As one historian summarized, the Convention believed "that permitting too much freedom to govern was a far greater threat than possibly clogging the government's effectiveness in order to shield the people from their own rules. If the turnstiles blocked efficiency they also checked exploitation and rascality." (Hensel at 120.)

The people of the Colorado Territory adopted the Colorado Constitution on July 1, 1876: 15,443 in favor and 4,052 opposed. Voter turnout was low because opposition was almost nonexistent.

Colorado's Fourth of July celebrations in 1876 may have been the most exuberant in the nation. A large parade in Denver was led by the Colorado militia, with officers on white horses and the troops on black ones. Each of the thirty-eight states was honored with its own float. On August 1, 1876, President Ulysses Grant issued the proclamation making Colorado the thirty-eighth state.

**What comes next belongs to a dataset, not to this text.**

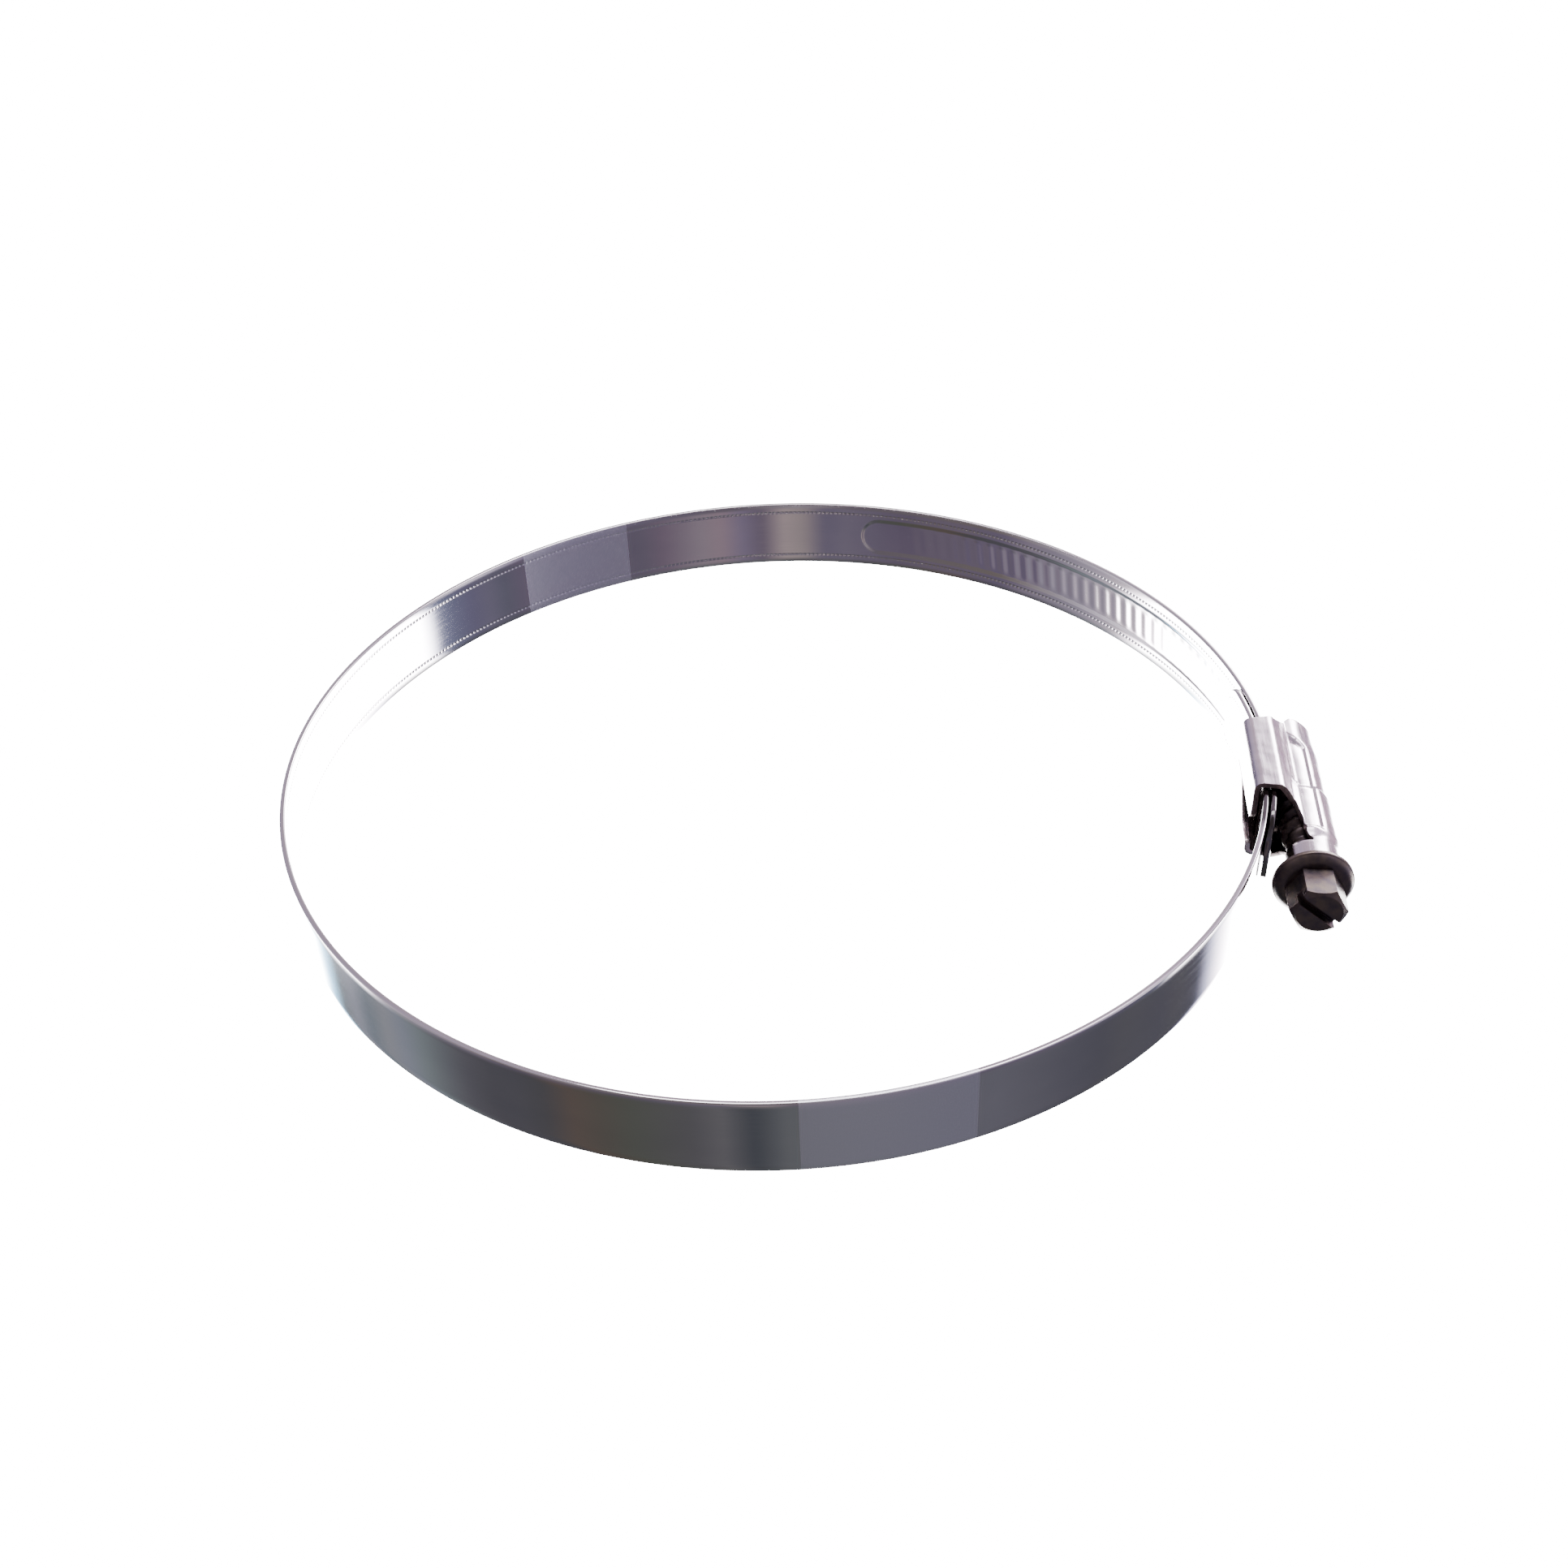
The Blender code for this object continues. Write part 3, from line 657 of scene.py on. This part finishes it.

Colorado calls itself "the Centennial State" since it achieved statehood in the 100th year of American independence. Except technically, President Grant's proclamation was signed nearly a month after July 4, 1876, and thus was in the 101st year of American independence. Yet Coloradans had written and ratified their constitution in the centennial year, which was good enough for them. Then, as now, the Colorado ethos is that Coloradans, and not the District of Columbia, are the deciders for Colorado.